In 1996, when he and his family travelled to South-Africa for a family visit, he noticed the dire situation the townships of South-Africa were in and he saw the horrible consequences AIDS had on the populace.
He immediately felt a connection to the people and has been active ever since in charity projects in townships around Rustenburg, North-West Province and in the Karoo Northern Cape, South Africa. His dream and vision is to succeed in changing the world of one child. Within this dream he wishes to show (young) people a fundamentally different side of the world and help them to understand that 80% of the world population have to make do with only 20% of the worldwide income.
Because of this dream many volunteers have travelled to South-Africa, by their presence, energy and support they’ve managed to establish several successful (child related) projects that are still operative today. And let’s not forget about the ongoing support from local churches, organisations and institutions.
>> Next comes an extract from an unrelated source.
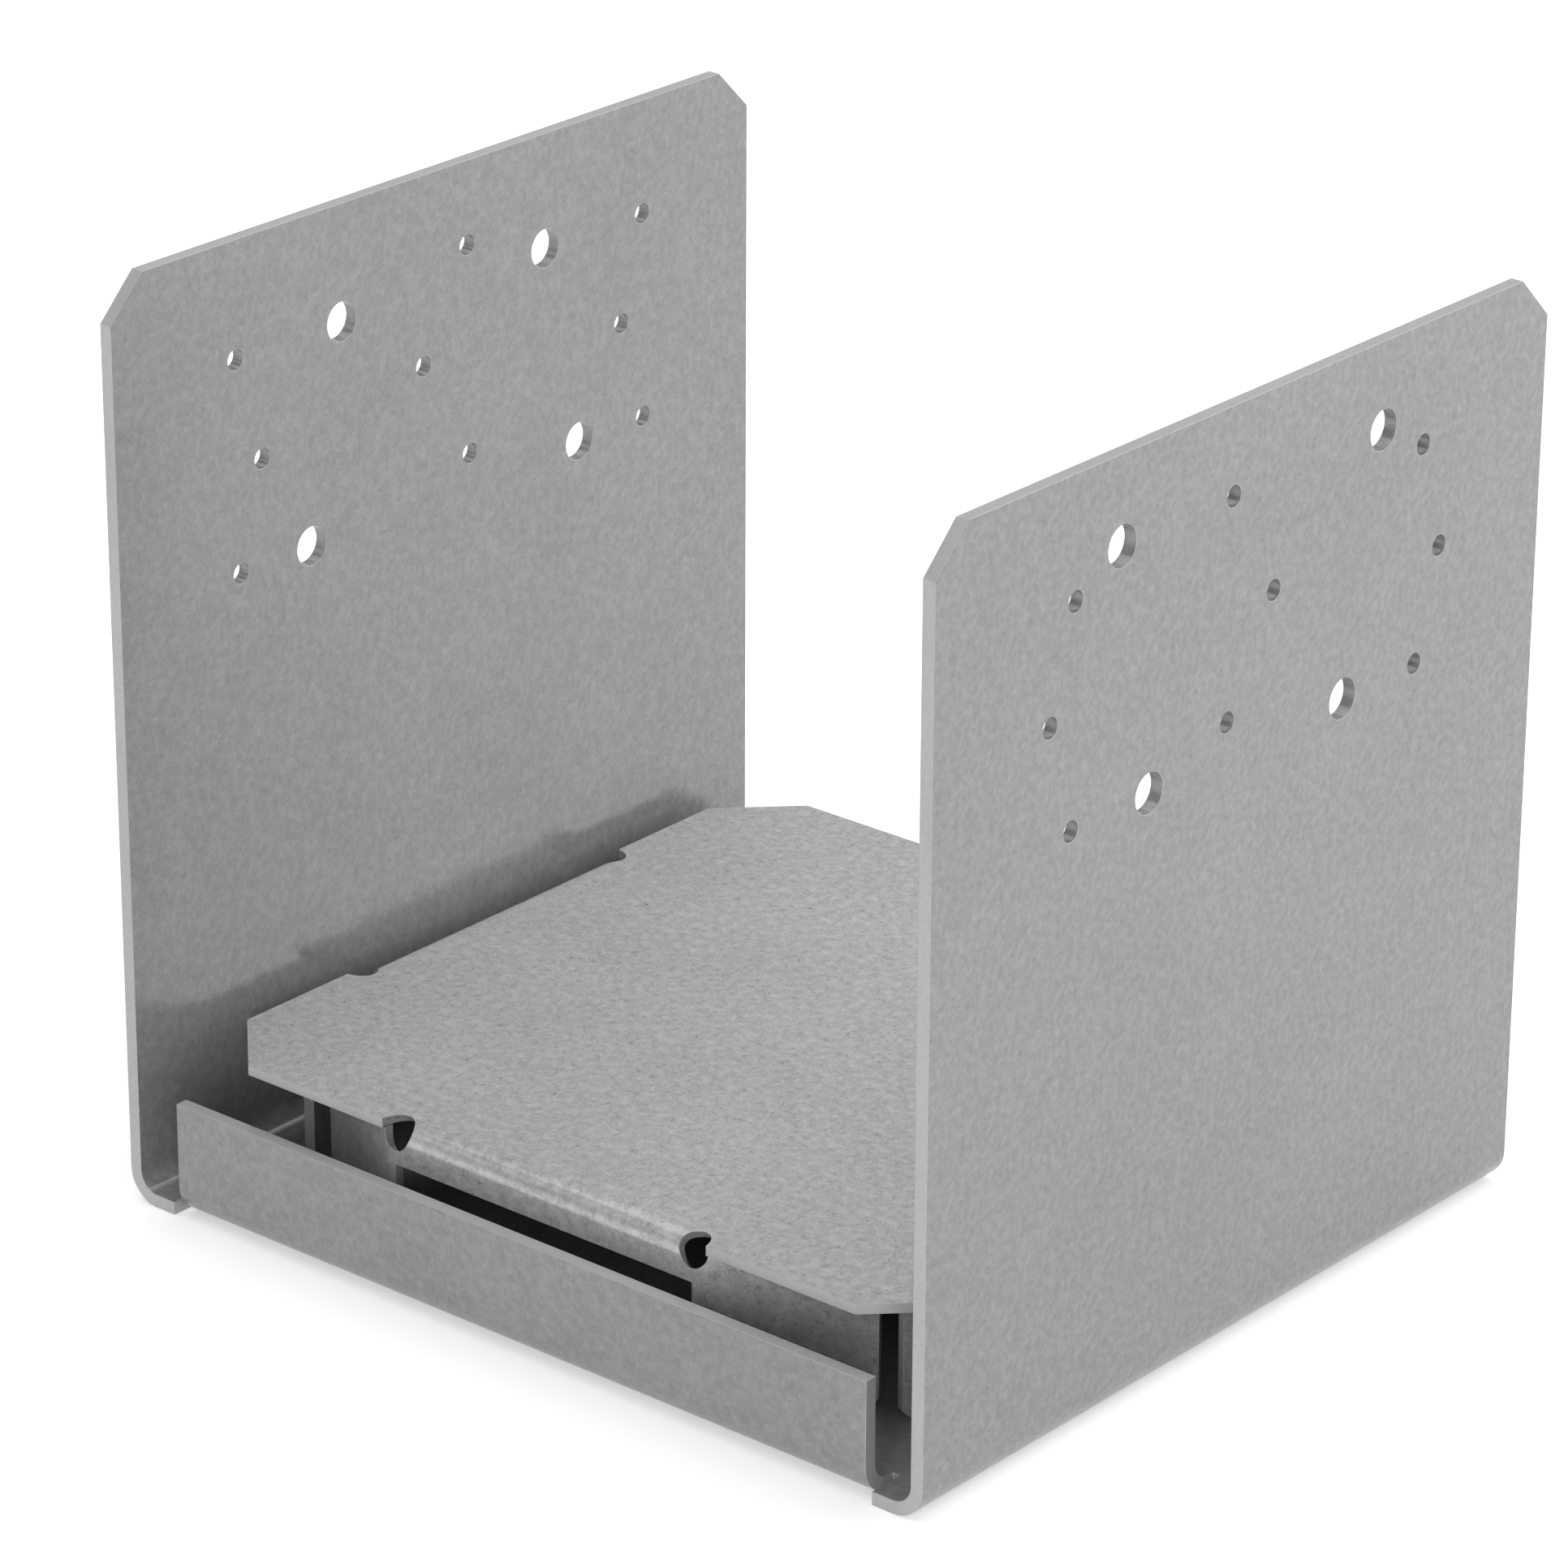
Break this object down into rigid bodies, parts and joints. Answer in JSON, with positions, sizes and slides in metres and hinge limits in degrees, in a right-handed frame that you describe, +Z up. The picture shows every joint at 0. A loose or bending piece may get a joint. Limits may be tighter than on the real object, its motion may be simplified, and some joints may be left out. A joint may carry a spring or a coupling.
{
  "type": "timber post base",
  "caption": "Folded steel post base: a strap with tall nailing side plates and low lips, and a loose standoff seat on folded legs.",
  "frame": {"origin": "middle of the strap's underside, where it meets the concrete", "axes": "+X from the left side plate to the right one, +Y from the front lip to the back lip, +Z up along the post"},
  "size_m": [0.1958, 0.1778, 0.186],
  "materials": {
    "galvanised_strap": "satin zinc coating with a faint fine mottle",
    "galvanised_base": "satin zinc coating with a coarser, paler mottle"
  },
  "bodies": {
    "root": {"strap": "galvanised_strap", "standoff_base": "galvanised_base"}
  },
  "joints": []
}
We conduct our projects with groups of volunteers from age 17 to 77 who will be working in a South-African township for two weeks.
If we all do something, we can change a lot. Involvement of church, government and business fits in this picture perfectly. It’s not just about funding and financial support, however important, it’s much more beautiful to see how the projects change young people. When they’re sent out for two or three weeks to construct a community centre, (child) accommodation or to arrange activities for children this often results in a real, perceivable change in mindset. They will experience a shift in their priorities.
Business will suddenly become less important, while a new, heartfelt appreciation arises for everything they owe and what they could do for someone else. From this experience Tons motto arose: “Touch people, touch hearts.”
His motivation can be accurately summarised by the following poem by Toon Hermans:
My life is endlessly great
A whole crowd of children lives therein
If it was only my life alone
It would be the most frivolous thing.